Note how there's no mention of the textfile.collector or log.level parameters, it simply lists the textfile collector as enabled and nothing else.

This is the service block for the container in docker-compose:

  node_exporter:
    image: quay.io/prometheus/node-exporter:latest
    container_name: node_exporter
    command:
      - '--path.rootfs=/host --collector.textfile.directory="/var/lib/node_exporter/textfile_collector" --log.level=debug'
    pid: host
    restart: unless-stopped
    volumes:
      - '/:/host:ro,rslave'
      - '/opt/node_exporter/textfile_collector:/var/lib/node_exporter/textfile_collector'

I've made sure the .prom file is present in the container, and is readable by the same user running the node_exporter process. The .prom file is generated by the "smartmon.sh" script that is seemingly recommended and used by many people, so I don't expect there to be errors in the file itself. If there are, I would expect to see some kind of error from node_exporter, especially since I specified debug-level log output.

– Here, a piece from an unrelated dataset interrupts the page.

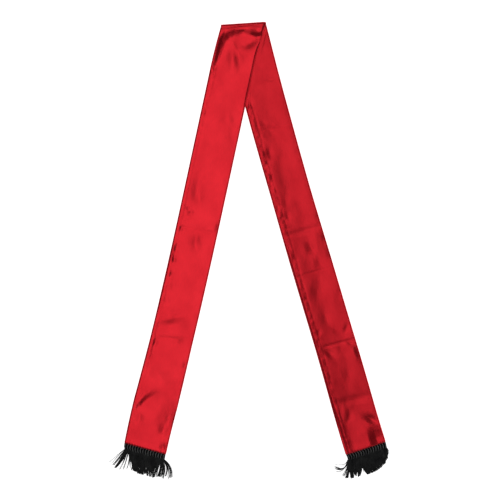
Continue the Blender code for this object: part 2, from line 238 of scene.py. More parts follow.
lowerLeg = {
    "length": 883.5,
    "sag": (0.9, 0.6),
    "seamRise": 0.15,
    "uneven": 0.7,
    "creased": 0.8,
    "start": (-9.1, 453.8),
    "hemLean": 18.4,
    "sections": [
        Section(0, 16.0, 83.2),
        Section(90, 14.4, 82.0),
        Section(200, 15.4, 82.4),
        Section(350, 16.1, 81.2),
        Section(500, 16.6, 83.1),
        Section(650, 16.6, 82.8),
        Section(780, 15.6, 84.2),
        Section(870, 17.2, 84.4),
    ],
    "rolls": [
        Roll(0, 2.4, 1.6),
        Roll(430, 2.6, 1.6),
        Roll(490, 4.6, 2.4),
        Roll(780, 5, 2),
        Roll(820, 4.5, 1.6),
        Roll(886, 4.5, 1.6),
    ],
    "seam": [
        Seam(0, 12, 0.15),
        Seam(212, 12.5, 0.2),
        Seam(260, 12, 0.1),
        Seam(440, 13, 0.08),
        Seam(625, 12, 0.12),
        Seam(700, 12, 0.06),
        Seam(886, 12, 0.06),
    ],
    "puckers": [
        Pucker(150, 215, 8, 0.4),
        Pucker(225, 425, 8, 0.5),
        Pucker(440, 520, 8, 0.45),
        Pucker(520, 640, 8, 0.45),
        Pucker(645, 775, 9, 0.45),
        Pucker(780, 880, 10, 0.3),
    ],
    "creases": [
        Crease(123, 61, 20, 2, 1.8, 0.6, 0, 0.3),
        Crease(166, 45, 30, 0, 5, 0.2),
        Crease(206, 25, 9, 60, 5, 0.6),
        Crease(212, 39, 9, 20, 4, 0.8),
        Crease(216, 45, 34, 1, 2, 0.65),
        Crease(229, 30, 16, 60, 9, 0.8),
        Crease(247, 11, 5, 15, 3, 0.7),
        Crease(264, 19, 12, 92, 5, 1.0),
        Crease(283, 15, 8, 20, 3, 0.7),
        Crease(325, 26, 50, 90, 9, 1.0),
        Crease(367, 22, 10, 88, 6, 0.6),
        Crease(394, 20, 9, 90, 4.5, 0.8),
        Crease(406, 14, 8, 20, 3, 0.6),
        Crease(410, 78, 9, 90, 4, 0.6),
        Crease(431, 45, 52, 0, 5, 1.0),
        Crease(467, 45, 15, 76, 6, 1.4, 0, 0.3),
        Crease(502, 52, 15, 90, 6, 0.9),
        Crease(480, 66, 45, 90, 12, 0.7),
        Crease(455, 79, 9, 90, 4, 0.7),
        Crease(488, 79, 14, 90, 4, 0.6),
        Crease(515, 42, 38, 0, 1.6, 0.5, 0, 0.4),
        Crease(552, 31, 28, 116, 8, 0.9, 0, 0.2),
        Crease(575, 70, 10, 110, 6, 0.4),
        Crease(612, 31, 18, 88, 8, 0.9),
        Crease(640, 46, 20, 50, 5, 0.5),
        Crease(633, 15, 7, 110, 3, 0.7),
        Crease(640, 69, 13, -51, 4, 0.8),
        Crease(666, 42, 52, 1, 2.8, 0.8),
        Crease(682, 22, 15, 56, 4.5, 1.2, 0, 0.3),
        Crease(678, 46, 6, 80, 4, 0.4),
        Crease(675, 69.5, 9, 40, 3, 1.0),
        Crease(693, 77, 15, 86, 4, 1.3),
        Crease(730, 43, 12, 80, 7, 0.6),
        Crease(783, 45, 52, 1, 9, 1.2),
        Crease(811, 26, 14, 112, 3.6, 0.8, 3, 0.3),
        Crease(834, 66, 16, 45, 5.5, 3.1, 0, 0.1),
    ],
    "walls": [
        [
            Wall(900, 60.5, 7.5, 3.0, 19.0),
            Wall(868, 60.5, 7.5, 3.0),
            Wall(856, 61, 7, 1.8),
            Wall(842, 62, 6, 0),
        ],
        [
            Wall(905, 33, 16, -2.6, 120.0),  # here it rises
            Wall(850, 33, 16, -2.4),
            Wall(800, 36, 14, 0),
        ],
        [
            Wall(425, 3, 2, 0),
            Wall(470, 3, 2.5, 0.8),
            Wall(760, 3, 2.5, 0.9),
            Wall(800, 4.5, 4, 1.6),
            Wall(850, 5, 4.8, 2.4),
            Wall(900, 5, 4.8, 2.6),
        ],
    ],
}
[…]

Endemoniada avatar Jan 31 '22 09:01 Endemoniada

Maybe a quoting issue? Can you try --collector.textfile.directory=/var/lib/node_exporter/textfile_collector instead? Maybe compose adds these a literal. Either way, I don't think this is an problem. We might want to consider logging the result of https://github.com/prometheus/node_exporter/blob/master/collector/textfile.go#L196 in debug log level. PR for that would be welcome.

discordianfish avatar Jan 31 '22 11:01 discordianfish

Yes, definitely looks like a quoting issue to me. Docker is very likely passing in the path as literal "/var/lib/node_exporter/textfile_collector"

@discordianfish We've been putting those flag parsing lines in as Info so they are printed once at startup, like filesystem_common.go:111.

SuperQ avatar Jan 31 '22 13:01 SuperQ

Maybe a quoting issue? Can you try --collector.textfile.directory=/var/lib/node_exporter/textfile_collector instead?

Tried it, no difference whatsoever. I'm not getting anything in the process output, nothing in prometheus, no indication whether it's even working or not working. I feel like I should see something, especially if it's not working at all?

This is the current running command:

$ ps auxww|grep node
648205 nobody    0:13 /bin/node_exporter --path.rootfs=/host --collector.textfile.directory=/var/lib/node_exporter/textfile_collector --log.level=debug

Endemoniada avatar Jan 31 '22 13:01 Endemoniada

I have the same issue. I can start node_exporter 1.3.1 with ONLY the log level option and it ignores debug. It works as expected with error, warn, info, or undeclared. Setting it to an invalid option properly errors out with "unrecognized log level". Setting it to debug allows the node_exporter to start, but log level is not set.

mrpaulmanley avatar Feb 22 '22 17:02 mrpaulmanley

Oh I think the issue is simply that we don't add the --path.rootfs prefix to --collector.textfile.directory.. @SuperQ Should we? I see how this is surprising..

@mrpaulmanley How do you know it ignores the debug level? During the startup, there are no debug messages expected. Once you scrape it you should see debug messages.

discordianfish avatar Feb 23 '22 13:02 discordianfish

@discordianfish Oh, hmm, I'm not sure adding --path.rootfs makes sense. Users may have the textfile dir not directly on the rootfs and have something like a -v /some_path:/textfile_colector in their Docker command.

SuperQ avatar Feb 23 '22 15:02 SuperQ

@SuperQ yes, that's why I'm also not sure we should do it. The problem is just that it's not clear to users where --path.rootfs is prefixed and where not, as apparent by this report.

discordianfish avatar Feb 23 '22 15:02 discordianfish

Oh I think the issue is simply that we don't add the --path.rootfs prefix to --collector.textfile.directory.. @SuperQ Should we? I see how this is surprising..

@mrpaulmanley How do you know it ignores the debug level? During the startup, there are no debug messages expected. Once you scrape it you should see debug messages.

It says the log level is info in the output and the logging during scrape is the same. I'll get some output for you once I have access to equipment again.

mrpaulmanley avatar Feb 23 '22 16:02 mrpaulmanley

Hello,

I was running into a similar issue with picking up data from smartmon.sh using the textfile collector. Part of the issue seemed to be using a one-liner for the commands. In the debug it gave a error like this:

ts=2024-04-11T05:54:25.133Z caller=filesystem_linux.go:136 level=debug collector=filesystem msg="Error on statfs() system call" rootfs="/host --collector.textfile --collector.textfile.directory=/var/lib/node_exporter/textfile_collector" err="no such file or directory"

After separating out the commands it worked. Here is the docker compose snippet for node_exporter that finally ran correctly for me:

  node_exporter:
    image: quay.io/prometheus/node-exporter:v1.7.0
    container_name: node_exporter
    ports:
      - 9100:9100
    command:
      - '--path.rootfs=/host'
      #- '--log.level=debug'
      #- '--collector.textfile'
      - '--collector.textfile.directory=/var/lib/node_exporter/textfile_collector'
    pid: host
    restart: unless-stopped
    volumes:
      - '/:/host:ro,rslave'
      - '/var/lib/node_exporter/textfile_collector:/var/lib/node_exporter/textfile_collector'

ULOCKFIXED avatar Apr 11 '24 06:04 ULOCKFIXED